## BEGIN Collected material

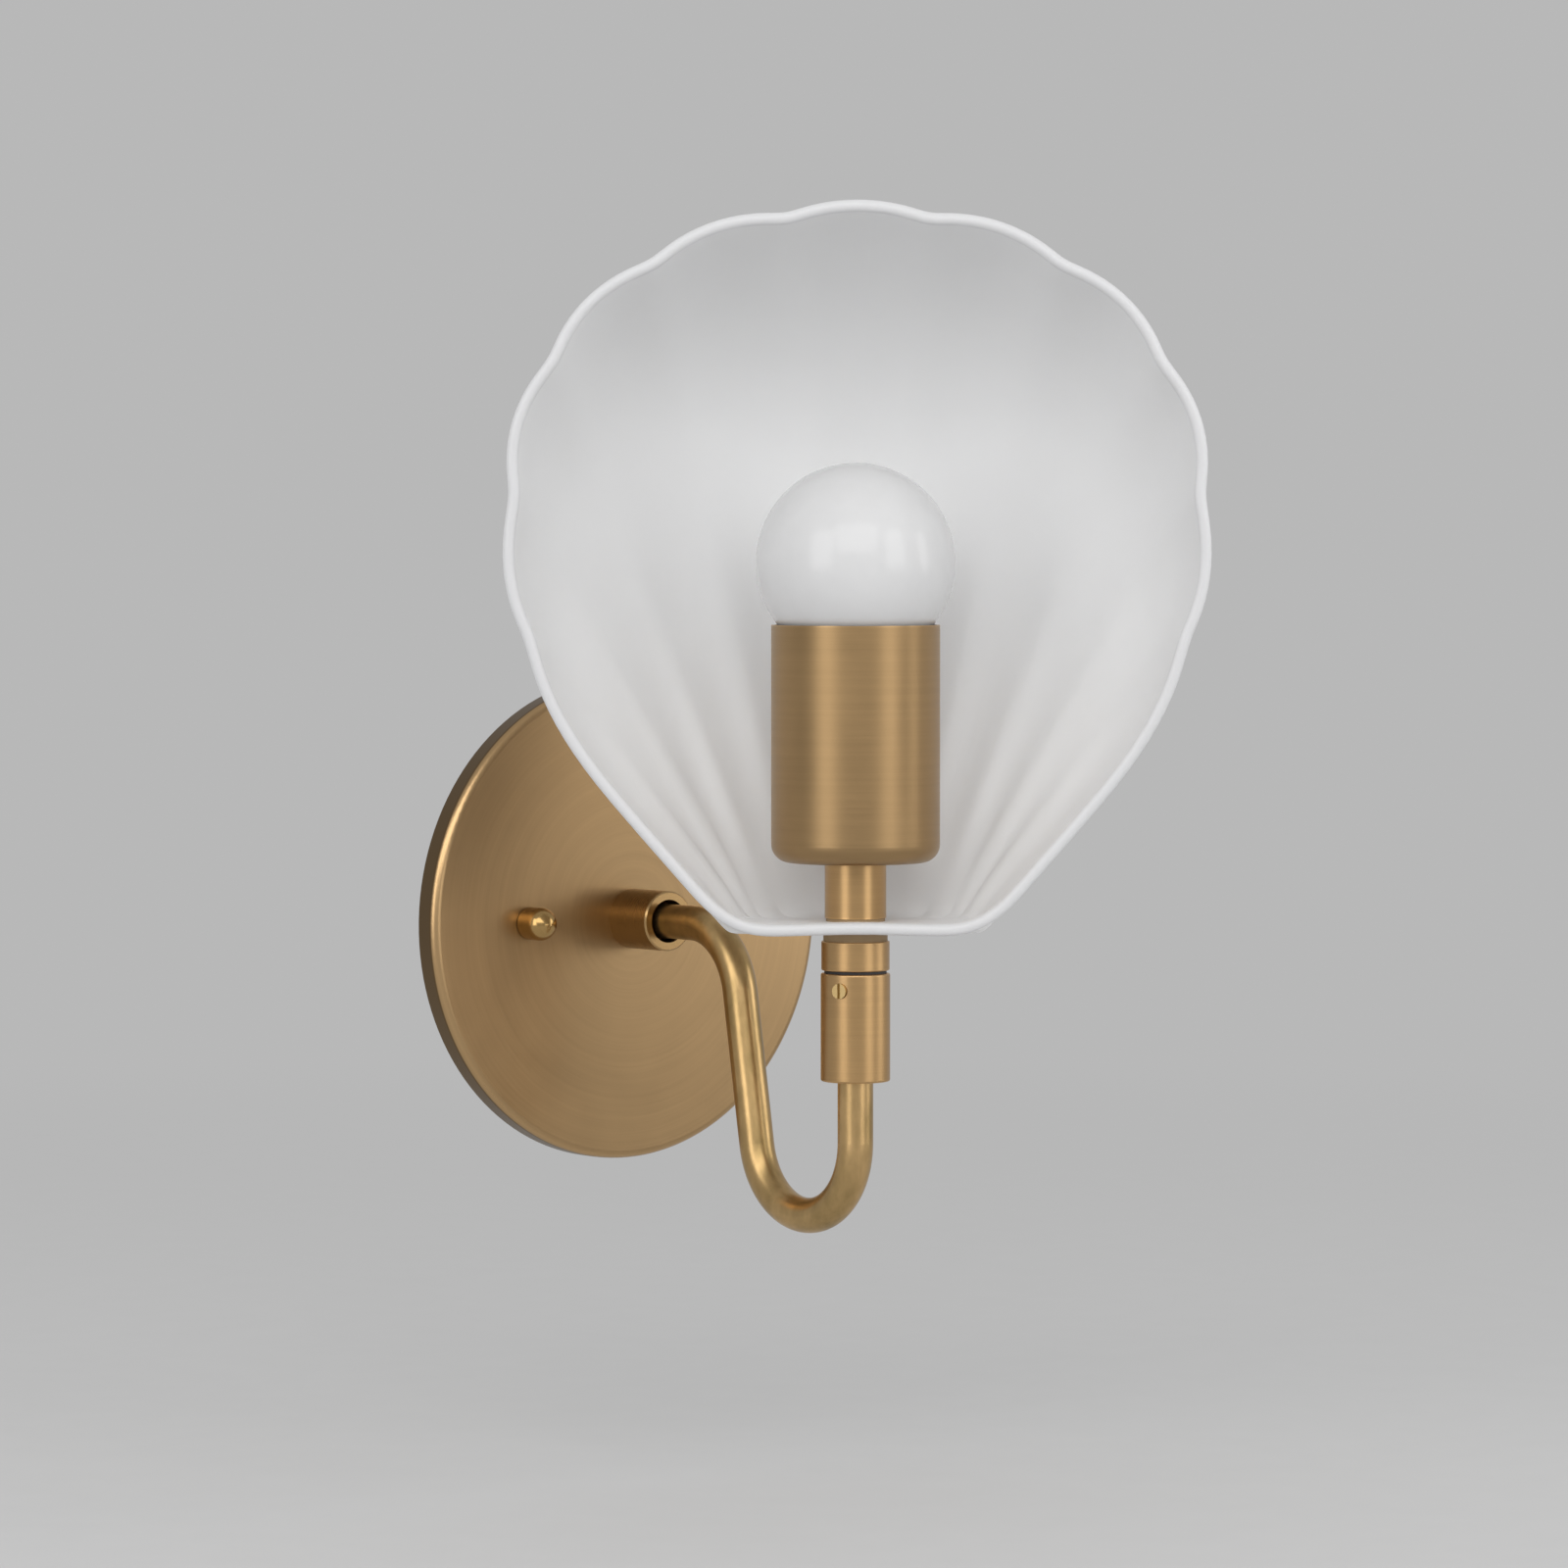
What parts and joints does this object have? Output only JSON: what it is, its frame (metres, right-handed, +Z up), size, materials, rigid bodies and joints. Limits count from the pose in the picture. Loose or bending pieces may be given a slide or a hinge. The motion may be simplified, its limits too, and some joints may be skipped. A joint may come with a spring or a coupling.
{
  "type": "wall sconce",
  "caption": "Wall sconce with a fluted scallop-shell opal glass shade, a brass socket cup and a globe lamp, on a bent brass arm with a swivel from a round wall plate.",
  "frame": {"origin": "centre of the wall plate, in the plane of the wall, on the axis of the arm's wall collar", "axes": "+X right seen from the room, -Y out of the wall into the room, +Z up"},
  "size_m": [0.1521, 0.1667, 0.2607],
  "materials": {
    "canopy_brass": "satin, faint concentric brushing, clear lacquer",
    "turned_brass": "satin, fine turned rings",
    "cup_brass": "satin, fine brushing around",
    "arm_brass": "satin to semi-gloss",
    "polished_brass": "bright satin",
    "screw_brass": "bright, machined",
    "plain_brass": "plain, unlacquered",
    "zinc_steel": "zinc plated",
    "tinned_copper": "tinned",
    "green_screw": "green passivated",
    "opal_glass": "white opal glass, satin",
    "lamp_glass": "white opal coated glass, glossy",
    "porcelain": "white glaze",
    "nickel": "nickel plated, bright",
    "black_glass": "vitrite, glossy",
    "solder": "dull solder",
    "gasket_rubber": "matt",
    "black_nylon": "matt",
    "black_plastic": "matt",
    "black_wire": "insulation",
    "white_wire": "insulation",
    "green_wire": "insulation"
  },
  "bodies": {
    "wall_bracket": {"canopy": "canopy_brass", "mounting_strap": "zinc_steel", "canopy_studs": "zinc_steel", "cap_nuts": "polished_brass", "wall_collar": "turned_brass", "arm_nipple": "plain_brass", "nipple_bushing": "black_plastic", "canopy_locknut": "zinc_steel", "ground_terminal": "tinned_copper", "ground_screw": "green_screw", "ground_lead": "green_wire", "arm_tube": "arm_brass", "arm_lead_black": "black_wire", "arm_lead_white": "white_wire", "swivel_body": "turned_brass", "swivel_washer": "black_nylon"},
    "lock_screw": {"lock_screw": "screw_brass"},
    "shade": {"swivel_stud": "plain_brass", "seat_ring": "turned_brass", "lower_gasket": "gasket_rubber", "shell_shade": "opal_glass", "upper_gasket": "gasket_rubber", "stem_tube": "turned_brass", "socket_cup": "cup_brass", "cup_washer": "zinc_steel", "cup_nut": "plain_brass", "socket_cap": "zinc_steel", "socket_screws": "zinc_steel", "socket_body": "porcelain", "screw_shell": "plain_brass", "centre_contact": "plain_brass", "terminal_screws": "screw_brass", "stem_lead_black": "black_wire", "stem_lead_white": "white_wire"},
    "lamp": {"bulb_glass": "lamp_glass", "bulb_base": "nickel", "bulb_insulator": "black_glass", "bulb_contact": "solder"}
  },
  "joints": [
    {"name": "shade_swivel", "type": "hinge", "parent": "wall_bracket", "child": "shade", "pos_m": [0, -0.1, -0.01], "axis": [0, 0, 1], "range_deg": [-127, 203]},
    {"name": "lamp_unscrew", "type": "slide", "parent": "shade", "child": "lamp", "axis": [0, 0, 1], "range_m": [0, 0.027]},
    {"name": "lock_screw_travel", "type": "slide", "parent": "wall_bracket", "child": "lock_screw", "axis": [-0.9135, -0.4067, 0], "range_m": [0, 0.0015]}
  ]
}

## END Collected material

◆ **Given exercise**
Note every line above where the string "from" shows up, and copy those lines.

◆ **Response**
What parts and joints does this object have? Output only JSON: what it is, its frame (metres, right-handed, +Z up), size, materials, rigid bodies and joints. Limits count from the pose in the picture. Loose or bending pieces may be given a slide or a hinge. The motion may be simplified, its limits too, and some joints may be skipped. A joint may come with a spring or a coupling.
  "caption": "Wall sconce with a fluted scallop-shell opal glass shade, a brass socket cup and a globe lamp, on a bent brass arm with a swivel from a round wall plate.",
  "frame": {"origin": "centre of the wall plate, in the plane of the wall, on the axis of the arm's wall collar", "axes": "+X right seen from the room, -Y out of the wall into the room, +Z up"},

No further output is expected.